For fixed example testing, you sample some points that you consider to be representative or boundaries, show that they are 0, and use that to argue that the whole space is 0. With property testing, you can let it literally do the monte-carlo thing. With verification you attempt to do the integration analytically.

eru · on Sept 9, 2020

All good points!

I think just as reliability engineering benefited moving from 'keep the system always up' (but fail occasionally in the real world) to 'keep the system up 99.999% of the time' (and succeed in a measurable way), fixing bugs in software might benefit from such an honest and quantitative approach.

sn9 · on Sept 4, 2020

This looks super cool!

I was under the impression that burntsushi's implementation of quickcheck [0] was the most popular property-based testing library for Rust. Was I mistaken or was there a reason the authors chose another library as inspiration?
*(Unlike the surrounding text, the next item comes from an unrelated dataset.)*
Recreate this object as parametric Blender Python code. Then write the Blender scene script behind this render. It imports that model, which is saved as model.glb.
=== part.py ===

[0] https://github.com/BurntSushi/quickcheck

shepmaster · on Sept 4, 2020

As a previous user of quickcheck and now user of proptest, I can say that proptest feels much better to use because it doesn't tie quite as directly to a single type (as a sibling comment mentions).
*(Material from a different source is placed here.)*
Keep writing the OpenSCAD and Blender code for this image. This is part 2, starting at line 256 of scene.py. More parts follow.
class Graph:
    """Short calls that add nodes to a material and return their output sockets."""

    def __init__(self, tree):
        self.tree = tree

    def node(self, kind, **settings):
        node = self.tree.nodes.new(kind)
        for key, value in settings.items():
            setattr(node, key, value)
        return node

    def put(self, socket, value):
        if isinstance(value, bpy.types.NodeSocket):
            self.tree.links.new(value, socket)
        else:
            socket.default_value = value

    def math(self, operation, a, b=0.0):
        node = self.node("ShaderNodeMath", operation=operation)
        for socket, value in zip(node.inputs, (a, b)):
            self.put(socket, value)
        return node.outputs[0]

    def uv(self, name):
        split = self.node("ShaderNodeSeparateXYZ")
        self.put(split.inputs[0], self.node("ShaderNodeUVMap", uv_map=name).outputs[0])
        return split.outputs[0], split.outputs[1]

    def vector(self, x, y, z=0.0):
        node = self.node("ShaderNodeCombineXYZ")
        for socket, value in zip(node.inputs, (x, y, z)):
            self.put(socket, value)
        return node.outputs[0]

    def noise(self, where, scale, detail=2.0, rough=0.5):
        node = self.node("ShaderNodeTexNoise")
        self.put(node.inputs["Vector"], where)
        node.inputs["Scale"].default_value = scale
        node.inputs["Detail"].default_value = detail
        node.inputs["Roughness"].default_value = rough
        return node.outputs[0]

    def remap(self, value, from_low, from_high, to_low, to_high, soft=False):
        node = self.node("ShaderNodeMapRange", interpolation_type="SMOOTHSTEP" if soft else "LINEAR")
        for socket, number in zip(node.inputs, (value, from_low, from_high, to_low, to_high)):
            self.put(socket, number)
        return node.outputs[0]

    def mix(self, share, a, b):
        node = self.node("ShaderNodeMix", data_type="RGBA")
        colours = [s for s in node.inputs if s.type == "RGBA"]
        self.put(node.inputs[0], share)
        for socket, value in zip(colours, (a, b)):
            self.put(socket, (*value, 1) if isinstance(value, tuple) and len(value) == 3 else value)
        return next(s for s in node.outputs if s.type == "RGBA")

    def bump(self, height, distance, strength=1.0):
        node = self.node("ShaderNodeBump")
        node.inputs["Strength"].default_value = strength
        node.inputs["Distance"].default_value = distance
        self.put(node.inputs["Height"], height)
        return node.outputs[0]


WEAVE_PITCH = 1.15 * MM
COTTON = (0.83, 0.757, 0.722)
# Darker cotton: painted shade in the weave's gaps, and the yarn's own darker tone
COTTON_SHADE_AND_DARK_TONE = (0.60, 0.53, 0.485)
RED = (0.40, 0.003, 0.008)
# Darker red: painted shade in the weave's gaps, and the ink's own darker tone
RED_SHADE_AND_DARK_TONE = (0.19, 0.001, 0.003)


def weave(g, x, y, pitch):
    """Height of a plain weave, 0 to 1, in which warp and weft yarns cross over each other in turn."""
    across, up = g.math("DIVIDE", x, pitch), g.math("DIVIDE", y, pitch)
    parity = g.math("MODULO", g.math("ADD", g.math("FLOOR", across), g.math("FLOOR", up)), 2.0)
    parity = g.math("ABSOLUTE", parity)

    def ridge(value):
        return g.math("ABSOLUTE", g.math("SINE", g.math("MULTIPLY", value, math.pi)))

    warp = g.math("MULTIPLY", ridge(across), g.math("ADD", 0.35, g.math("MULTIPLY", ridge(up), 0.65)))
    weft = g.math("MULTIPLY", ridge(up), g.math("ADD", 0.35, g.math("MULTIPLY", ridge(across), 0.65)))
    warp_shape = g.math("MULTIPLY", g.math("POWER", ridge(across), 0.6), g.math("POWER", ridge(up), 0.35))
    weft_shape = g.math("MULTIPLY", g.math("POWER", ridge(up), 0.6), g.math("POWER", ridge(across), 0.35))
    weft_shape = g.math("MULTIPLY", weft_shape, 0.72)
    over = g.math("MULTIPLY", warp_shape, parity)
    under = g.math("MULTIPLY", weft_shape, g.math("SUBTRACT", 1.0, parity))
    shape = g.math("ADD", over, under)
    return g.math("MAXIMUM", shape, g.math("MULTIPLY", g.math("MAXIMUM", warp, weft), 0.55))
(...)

With quickcheck, I had to define `MyTypeWithAnOddOffset` and `MyTypeWithAnEvenOffset` (or equivalent formulation) and composing things was tedious or hard.

With proptest [1], things flow much nicer.

[1]: https://github.com/shepmaster/jetscii/blob/2b1039a9fb8d8ad9c...

adreid · on Sept 4, 2020

Burnt Sushi only uses the type to generate values. Proptest lets you constrain the values more precisely. Eg you can create a btreemap with up to 5 entries where the keys are some subset of ints (say) and the values are some subset of some other type. This can capture many of the constraints of a functions precondition and can be implemented efficiently in both fuzzers and verifiers.

jeremysalwen · on Sept 5, 2020

It would be cool if you could also use the exact same interface for coverage based fuzzing, creating a unified property testing/fuzzing/formal verification interface.